Written on: 01/03/2006 by TOMLEECEE (121 reviews written)
Very colourful hi-resolution graphics
Lots of longevity
Well designed tracks
Lots of alternative routes
Lots of customisation options
Stunt mode is fun
Frame rate suffers occasionally
Graphics are a bit 'angular'
You have to hand it to Midway - if anything they're resilient. By that I mean they'll stick to a franchise even if it looks like going under. Mortal Kombat lost its appeal years ago when better, more advanced fighting games appeared - but Midway still churn out new sequels. The same can be said of the Rush games. San Francisco Rush on the N64 was almost universally panned by the games media for its blurry graphics, uncontrollable vehicles and ear bleedingly bad music, but Midway stuck with it and brought us the far superior Rush 2. And now we have the third title in the series, Rush 2049 - a game so far removed in terms of quality from it's ancestor it's hard to see any resemblance between the two.
Yes, Rush 2049 is a triumph of top class visuals, well designed tracks and involving gameplay.
As an arcade racer at heart (it was ported to both the N64 and the Dreamcast), Rush 2049 is simple to pick up and play but difficult to master. It's a pretty straight-forward game; you get the option to race either in a circuit (championship), take part in a practice mode or a single race against A.I. opponents or attempt to score big points in the stunt mode.
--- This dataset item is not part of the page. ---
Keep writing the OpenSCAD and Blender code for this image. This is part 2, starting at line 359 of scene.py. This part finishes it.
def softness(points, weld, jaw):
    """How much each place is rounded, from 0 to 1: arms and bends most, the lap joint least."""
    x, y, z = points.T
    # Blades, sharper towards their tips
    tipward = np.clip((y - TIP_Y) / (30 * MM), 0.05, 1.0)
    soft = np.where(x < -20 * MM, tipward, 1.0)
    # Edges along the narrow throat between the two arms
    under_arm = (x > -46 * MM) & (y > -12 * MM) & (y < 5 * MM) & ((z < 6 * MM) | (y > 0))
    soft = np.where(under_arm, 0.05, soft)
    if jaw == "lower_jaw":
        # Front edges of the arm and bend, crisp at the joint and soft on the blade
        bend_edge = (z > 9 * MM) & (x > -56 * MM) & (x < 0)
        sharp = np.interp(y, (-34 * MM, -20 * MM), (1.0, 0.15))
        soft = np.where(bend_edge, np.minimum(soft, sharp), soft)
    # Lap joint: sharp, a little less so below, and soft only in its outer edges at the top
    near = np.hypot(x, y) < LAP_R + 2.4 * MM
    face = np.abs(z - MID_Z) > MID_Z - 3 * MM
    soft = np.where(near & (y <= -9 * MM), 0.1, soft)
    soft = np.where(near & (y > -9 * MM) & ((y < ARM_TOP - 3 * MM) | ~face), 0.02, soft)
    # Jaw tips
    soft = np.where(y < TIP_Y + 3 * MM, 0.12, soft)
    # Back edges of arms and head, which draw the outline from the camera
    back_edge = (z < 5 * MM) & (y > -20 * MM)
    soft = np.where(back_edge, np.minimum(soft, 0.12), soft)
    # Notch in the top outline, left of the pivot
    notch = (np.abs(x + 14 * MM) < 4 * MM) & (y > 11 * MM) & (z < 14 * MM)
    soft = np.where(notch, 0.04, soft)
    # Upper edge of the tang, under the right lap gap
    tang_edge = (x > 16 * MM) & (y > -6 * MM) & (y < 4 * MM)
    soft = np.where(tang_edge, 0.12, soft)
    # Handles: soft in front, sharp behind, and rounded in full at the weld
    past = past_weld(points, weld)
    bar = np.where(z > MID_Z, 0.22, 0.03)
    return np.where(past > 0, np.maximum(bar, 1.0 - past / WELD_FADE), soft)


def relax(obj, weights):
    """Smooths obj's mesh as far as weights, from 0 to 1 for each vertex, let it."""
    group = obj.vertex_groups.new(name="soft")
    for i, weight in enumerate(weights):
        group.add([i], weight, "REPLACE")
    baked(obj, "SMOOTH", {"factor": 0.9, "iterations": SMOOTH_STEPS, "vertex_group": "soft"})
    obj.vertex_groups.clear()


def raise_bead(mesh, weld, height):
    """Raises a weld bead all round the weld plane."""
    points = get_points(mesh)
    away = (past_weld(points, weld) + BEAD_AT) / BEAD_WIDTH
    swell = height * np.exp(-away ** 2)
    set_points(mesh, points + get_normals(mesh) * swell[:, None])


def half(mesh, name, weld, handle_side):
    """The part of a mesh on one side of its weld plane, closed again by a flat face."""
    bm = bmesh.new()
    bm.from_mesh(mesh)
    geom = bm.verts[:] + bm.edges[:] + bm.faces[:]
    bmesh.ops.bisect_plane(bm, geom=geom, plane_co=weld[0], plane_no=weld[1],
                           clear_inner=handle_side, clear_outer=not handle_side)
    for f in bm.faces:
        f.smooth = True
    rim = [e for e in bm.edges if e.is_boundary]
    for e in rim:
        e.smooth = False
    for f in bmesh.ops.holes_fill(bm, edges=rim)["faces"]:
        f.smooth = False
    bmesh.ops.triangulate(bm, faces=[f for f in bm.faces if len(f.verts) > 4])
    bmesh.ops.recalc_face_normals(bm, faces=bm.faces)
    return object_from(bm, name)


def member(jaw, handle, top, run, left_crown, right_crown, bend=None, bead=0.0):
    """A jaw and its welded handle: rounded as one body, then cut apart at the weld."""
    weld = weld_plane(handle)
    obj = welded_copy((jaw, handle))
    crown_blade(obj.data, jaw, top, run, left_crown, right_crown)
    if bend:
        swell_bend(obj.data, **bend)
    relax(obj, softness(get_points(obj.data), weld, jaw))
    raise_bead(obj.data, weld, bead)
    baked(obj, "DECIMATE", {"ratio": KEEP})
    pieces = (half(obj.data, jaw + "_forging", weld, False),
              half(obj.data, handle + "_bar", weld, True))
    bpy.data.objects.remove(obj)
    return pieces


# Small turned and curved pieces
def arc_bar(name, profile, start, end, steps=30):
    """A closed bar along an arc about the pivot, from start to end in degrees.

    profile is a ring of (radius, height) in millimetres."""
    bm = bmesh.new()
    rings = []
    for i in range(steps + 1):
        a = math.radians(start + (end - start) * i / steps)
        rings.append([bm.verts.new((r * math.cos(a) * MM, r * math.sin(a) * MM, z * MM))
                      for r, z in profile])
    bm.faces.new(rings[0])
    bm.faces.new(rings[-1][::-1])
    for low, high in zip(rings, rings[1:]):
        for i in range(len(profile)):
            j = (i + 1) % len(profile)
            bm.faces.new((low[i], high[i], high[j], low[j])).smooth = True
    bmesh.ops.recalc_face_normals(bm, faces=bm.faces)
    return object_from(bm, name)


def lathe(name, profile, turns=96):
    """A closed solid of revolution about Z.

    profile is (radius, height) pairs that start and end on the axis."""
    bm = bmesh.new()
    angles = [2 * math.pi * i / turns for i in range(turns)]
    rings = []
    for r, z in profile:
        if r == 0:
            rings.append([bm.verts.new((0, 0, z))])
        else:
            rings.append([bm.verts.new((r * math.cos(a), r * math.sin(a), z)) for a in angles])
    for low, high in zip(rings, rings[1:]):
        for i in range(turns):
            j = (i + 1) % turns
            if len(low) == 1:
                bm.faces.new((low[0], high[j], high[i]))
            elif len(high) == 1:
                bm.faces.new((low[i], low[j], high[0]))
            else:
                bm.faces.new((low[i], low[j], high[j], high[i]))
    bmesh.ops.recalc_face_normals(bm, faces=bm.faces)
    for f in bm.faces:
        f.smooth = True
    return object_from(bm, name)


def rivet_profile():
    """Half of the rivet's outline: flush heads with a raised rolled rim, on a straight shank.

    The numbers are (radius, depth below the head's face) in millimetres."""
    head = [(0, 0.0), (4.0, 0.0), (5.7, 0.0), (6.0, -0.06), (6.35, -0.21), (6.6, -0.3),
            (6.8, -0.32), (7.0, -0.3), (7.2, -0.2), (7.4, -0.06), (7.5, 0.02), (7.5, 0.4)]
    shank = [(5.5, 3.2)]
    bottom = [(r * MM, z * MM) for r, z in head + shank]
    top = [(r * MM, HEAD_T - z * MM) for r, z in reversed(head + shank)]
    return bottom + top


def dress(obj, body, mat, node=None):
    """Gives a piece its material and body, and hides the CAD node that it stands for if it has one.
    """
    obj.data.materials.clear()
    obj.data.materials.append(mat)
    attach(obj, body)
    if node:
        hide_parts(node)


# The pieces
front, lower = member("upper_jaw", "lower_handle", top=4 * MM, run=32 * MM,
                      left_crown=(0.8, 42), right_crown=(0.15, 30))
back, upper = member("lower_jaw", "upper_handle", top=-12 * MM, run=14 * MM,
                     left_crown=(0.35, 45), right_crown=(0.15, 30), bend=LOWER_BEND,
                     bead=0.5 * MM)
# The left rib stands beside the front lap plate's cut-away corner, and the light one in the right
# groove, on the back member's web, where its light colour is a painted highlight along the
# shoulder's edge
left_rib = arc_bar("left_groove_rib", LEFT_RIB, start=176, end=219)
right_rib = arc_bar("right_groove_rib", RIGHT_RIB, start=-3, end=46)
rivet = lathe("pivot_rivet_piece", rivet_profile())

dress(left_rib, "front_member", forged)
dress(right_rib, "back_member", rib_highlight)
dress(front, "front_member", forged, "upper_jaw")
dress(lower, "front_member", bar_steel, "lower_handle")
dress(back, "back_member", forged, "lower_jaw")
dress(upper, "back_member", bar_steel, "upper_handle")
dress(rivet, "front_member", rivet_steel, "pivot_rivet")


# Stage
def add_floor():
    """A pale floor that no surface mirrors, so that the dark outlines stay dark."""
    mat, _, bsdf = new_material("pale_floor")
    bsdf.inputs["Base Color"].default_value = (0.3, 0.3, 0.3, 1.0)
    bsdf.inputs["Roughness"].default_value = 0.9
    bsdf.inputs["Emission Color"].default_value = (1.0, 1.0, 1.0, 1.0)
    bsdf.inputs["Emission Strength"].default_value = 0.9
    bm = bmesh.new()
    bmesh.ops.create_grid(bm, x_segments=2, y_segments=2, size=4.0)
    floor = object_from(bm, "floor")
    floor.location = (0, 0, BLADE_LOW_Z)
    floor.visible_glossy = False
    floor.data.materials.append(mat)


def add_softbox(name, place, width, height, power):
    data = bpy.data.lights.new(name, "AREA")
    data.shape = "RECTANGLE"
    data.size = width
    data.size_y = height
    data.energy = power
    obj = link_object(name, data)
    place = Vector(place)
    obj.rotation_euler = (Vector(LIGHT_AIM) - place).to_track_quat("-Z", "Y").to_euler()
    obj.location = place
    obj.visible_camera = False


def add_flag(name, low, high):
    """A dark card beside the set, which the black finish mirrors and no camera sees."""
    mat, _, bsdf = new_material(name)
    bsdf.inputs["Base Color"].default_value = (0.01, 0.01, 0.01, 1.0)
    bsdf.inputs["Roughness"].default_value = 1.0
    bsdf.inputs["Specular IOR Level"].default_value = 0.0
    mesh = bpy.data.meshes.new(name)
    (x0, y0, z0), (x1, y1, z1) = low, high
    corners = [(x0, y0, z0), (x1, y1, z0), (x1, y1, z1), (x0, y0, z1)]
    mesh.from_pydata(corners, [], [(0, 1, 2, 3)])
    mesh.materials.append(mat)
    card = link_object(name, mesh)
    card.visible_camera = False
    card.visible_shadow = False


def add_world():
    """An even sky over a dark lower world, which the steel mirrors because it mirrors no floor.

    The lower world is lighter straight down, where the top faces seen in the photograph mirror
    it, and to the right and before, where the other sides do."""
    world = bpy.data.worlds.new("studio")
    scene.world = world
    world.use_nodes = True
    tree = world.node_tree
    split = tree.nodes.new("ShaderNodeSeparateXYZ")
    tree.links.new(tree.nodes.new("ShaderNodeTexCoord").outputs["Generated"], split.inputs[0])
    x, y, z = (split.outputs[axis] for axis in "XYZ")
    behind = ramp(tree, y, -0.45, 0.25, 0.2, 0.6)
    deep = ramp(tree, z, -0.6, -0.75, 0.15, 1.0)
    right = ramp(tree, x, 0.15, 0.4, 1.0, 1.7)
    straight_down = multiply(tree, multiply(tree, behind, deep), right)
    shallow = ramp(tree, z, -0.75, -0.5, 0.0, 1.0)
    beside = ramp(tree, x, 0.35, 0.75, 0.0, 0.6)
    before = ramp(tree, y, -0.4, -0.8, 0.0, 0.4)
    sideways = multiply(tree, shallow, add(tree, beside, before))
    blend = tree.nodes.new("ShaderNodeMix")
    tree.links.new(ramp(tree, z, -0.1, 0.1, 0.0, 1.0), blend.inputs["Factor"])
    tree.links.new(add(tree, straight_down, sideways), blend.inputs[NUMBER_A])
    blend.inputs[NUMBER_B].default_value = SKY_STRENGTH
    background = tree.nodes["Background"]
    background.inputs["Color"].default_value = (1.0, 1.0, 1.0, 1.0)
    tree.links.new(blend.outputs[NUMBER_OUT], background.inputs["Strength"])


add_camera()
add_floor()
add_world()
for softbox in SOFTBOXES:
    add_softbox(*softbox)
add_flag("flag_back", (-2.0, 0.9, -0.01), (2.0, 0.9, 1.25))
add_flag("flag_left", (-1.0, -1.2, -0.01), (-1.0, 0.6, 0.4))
The Championship is pretty self explanatory by its name - choose a car and race in a series that increases the number of rounds and skill of your opponents depending on the difficulty. As is the norm, the harder difficulties are locked until you complete the level prior to them. The thing about Rush's Championship though, is that you get a real sense of rivalry between two or three of the drivers who are always on the podium, battling for the top spot, so it actually becomes quite personal when an AI driver rams into a post before the finish line to leave you languishing in 5th place. Also, by winning races you can unlock various new parts to equip your vehicle with; such as better engines, new tires, lighter frames and the like.
Single race is also self explanatory, but the practice mode is quite interesting because it allows you to freely roam the unlocked tracks (all of which are located in San Francisco in the year 2049, funnily enough) searching not only for short cuts that will help you in the Championship mode, but also for hidden Silver and Gold coins dotted about the track. Finding these coins unlocks new bonuses within the game, and there are several hidden on each track - but be warned, they are very well hidden, and some require feats of unbelievable handling in order to drive your car into them.
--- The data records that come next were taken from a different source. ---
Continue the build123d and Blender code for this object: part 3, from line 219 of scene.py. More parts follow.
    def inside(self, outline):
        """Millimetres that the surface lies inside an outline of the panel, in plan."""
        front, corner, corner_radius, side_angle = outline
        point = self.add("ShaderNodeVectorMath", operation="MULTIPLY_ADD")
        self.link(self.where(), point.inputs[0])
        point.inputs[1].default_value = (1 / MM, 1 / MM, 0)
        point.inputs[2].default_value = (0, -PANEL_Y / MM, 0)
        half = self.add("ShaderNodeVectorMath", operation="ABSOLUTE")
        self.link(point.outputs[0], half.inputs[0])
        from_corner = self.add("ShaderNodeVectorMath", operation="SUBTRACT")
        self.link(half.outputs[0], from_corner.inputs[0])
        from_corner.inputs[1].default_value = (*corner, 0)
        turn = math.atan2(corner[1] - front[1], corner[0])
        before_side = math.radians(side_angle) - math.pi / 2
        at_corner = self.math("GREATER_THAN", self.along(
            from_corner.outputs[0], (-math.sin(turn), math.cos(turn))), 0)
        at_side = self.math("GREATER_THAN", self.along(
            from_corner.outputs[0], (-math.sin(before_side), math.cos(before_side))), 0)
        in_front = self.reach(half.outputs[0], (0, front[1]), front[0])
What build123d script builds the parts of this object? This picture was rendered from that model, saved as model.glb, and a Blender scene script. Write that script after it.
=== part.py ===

This coin collecting adds to the longevity of the game and is tied in to another cool feature of the Rush series in general - the customisation of the races. Car customisation is pretty basic (tyres, colours, wheel rims etc.), but the tracks can be customised extensively through the choice of backward, mirrored (or both combined) versions and also the level of fog or wind. By changing these variables, a track you know like the back of your hand can become totally alien and present a whole host of new short cuts, jumps and speed boosts.
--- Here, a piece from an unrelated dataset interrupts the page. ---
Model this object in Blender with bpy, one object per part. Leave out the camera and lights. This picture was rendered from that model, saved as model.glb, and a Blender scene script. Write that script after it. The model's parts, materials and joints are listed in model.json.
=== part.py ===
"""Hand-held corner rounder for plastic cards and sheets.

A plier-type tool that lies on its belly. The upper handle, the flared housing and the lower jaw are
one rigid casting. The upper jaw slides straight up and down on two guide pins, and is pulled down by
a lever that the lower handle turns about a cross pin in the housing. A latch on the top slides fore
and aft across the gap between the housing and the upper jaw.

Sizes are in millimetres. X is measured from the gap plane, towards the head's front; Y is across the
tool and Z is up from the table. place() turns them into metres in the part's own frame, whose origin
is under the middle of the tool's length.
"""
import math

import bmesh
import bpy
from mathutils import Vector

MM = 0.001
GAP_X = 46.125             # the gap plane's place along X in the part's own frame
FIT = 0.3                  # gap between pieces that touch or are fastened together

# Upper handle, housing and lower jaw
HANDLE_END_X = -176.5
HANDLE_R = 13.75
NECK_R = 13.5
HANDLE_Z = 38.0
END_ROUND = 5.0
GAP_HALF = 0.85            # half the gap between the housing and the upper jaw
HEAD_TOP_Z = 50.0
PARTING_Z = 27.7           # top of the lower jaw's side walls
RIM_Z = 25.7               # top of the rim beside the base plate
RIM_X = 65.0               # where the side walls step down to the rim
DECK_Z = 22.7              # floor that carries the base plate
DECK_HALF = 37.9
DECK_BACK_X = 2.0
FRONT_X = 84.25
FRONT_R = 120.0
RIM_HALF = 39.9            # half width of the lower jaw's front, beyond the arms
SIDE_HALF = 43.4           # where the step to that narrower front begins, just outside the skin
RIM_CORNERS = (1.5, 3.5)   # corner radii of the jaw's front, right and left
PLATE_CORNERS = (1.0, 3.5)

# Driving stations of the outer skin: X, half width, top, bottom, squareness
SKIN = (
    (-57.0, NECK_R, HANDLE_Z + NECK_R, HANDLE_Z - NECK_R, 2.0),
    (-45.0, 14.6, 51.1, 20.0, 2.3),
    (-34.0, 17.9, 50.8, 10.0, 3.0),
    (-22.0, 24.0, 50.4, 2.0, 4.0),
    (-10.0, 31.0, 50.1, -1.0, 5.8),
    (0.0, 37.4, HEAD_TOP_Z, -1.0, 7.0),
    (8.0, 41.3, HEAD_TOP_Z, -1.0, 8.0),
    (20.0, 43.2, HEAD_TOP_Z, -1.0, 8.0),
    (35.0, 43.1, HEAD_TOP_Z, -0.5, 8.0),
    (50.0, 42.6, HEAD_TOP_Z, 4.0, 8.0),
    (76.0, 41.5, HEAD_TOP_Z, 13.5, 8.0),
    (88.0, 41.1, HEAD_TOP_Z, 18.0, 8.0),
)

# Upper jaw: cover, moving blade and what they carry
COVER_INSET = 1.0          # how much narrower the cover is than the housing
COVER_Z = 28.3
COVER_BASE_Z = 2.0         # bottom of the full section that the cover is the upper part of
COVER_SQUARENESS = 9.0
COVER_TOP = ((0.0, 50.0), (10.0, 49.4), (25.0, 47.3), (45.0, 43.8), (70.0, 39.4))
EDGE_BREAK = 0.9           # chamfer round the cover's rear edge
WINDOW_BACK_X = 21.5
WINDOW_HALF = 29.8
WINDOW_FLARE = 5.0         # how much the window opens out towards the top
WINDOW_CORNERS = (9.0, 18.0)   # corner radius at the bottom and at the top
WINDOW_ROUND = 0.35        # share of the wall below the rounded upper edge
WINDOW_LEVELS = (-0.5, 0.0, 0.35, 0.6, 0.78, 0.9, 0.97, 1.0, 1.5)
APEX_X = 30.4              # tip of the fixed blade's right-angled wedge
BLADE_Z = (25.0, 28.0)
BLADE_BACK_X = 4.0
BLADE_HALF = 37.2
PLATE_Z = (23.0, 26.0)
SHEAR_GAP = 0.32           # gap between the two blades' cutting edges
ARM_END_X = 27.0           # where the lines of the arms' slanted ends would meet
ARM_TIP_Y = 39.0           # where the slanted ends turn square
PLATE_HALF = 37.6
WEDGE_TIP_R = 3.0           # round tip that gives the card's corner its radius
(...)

For added fun factor, the cars are also equipped with fold out wings that enable you to correct the trajectory of a car as it flies through the air after a particularly huge jump. These wings can also help you to rack up impressive scores in the Stunt mode, as you can cause the vehicles to pirouette and somersault through the air with the grace of a WWF wrestler. You need to be careful though, as misjudging a landing will only have one result - destroying your car and losing the accumulated points.
There are a few poor aspects to this title though. While the graphics are very good and the tracks feature some huge structures, it all looks a big angular, like a 1998 PC game, and there are very few Dreamcast specific graphical touches - in fact, this version is almost identical to the N64 Expansion Pak enhanced version. Not a bad thing, but you'd expect more from a 128 bit console. The sound too, is as bad as in the other Rush games, so you'll find yourself turning it down (like some of the other games I've reviewed recently). When it comes to car handling, the unpredictable nature of it suits the game down to the ground, but it can get annoying due to the moon like gravity where you seem to be forever bouncing around or doing cartwheels leading to an inevitable explosion. Also, the frame rate seems to drop ever so slightly whenever you need to turn, and while it doesn't affect the game greatly, it just feels a little sloppy.
However, Rush 2049 is still one of the best arcade style racing games available and has lots to offer anyone willing to invest the time. I believe there is a new Rush game out on the Xbox at the moment. I'll certainly be investigating it after playing Rush 2049.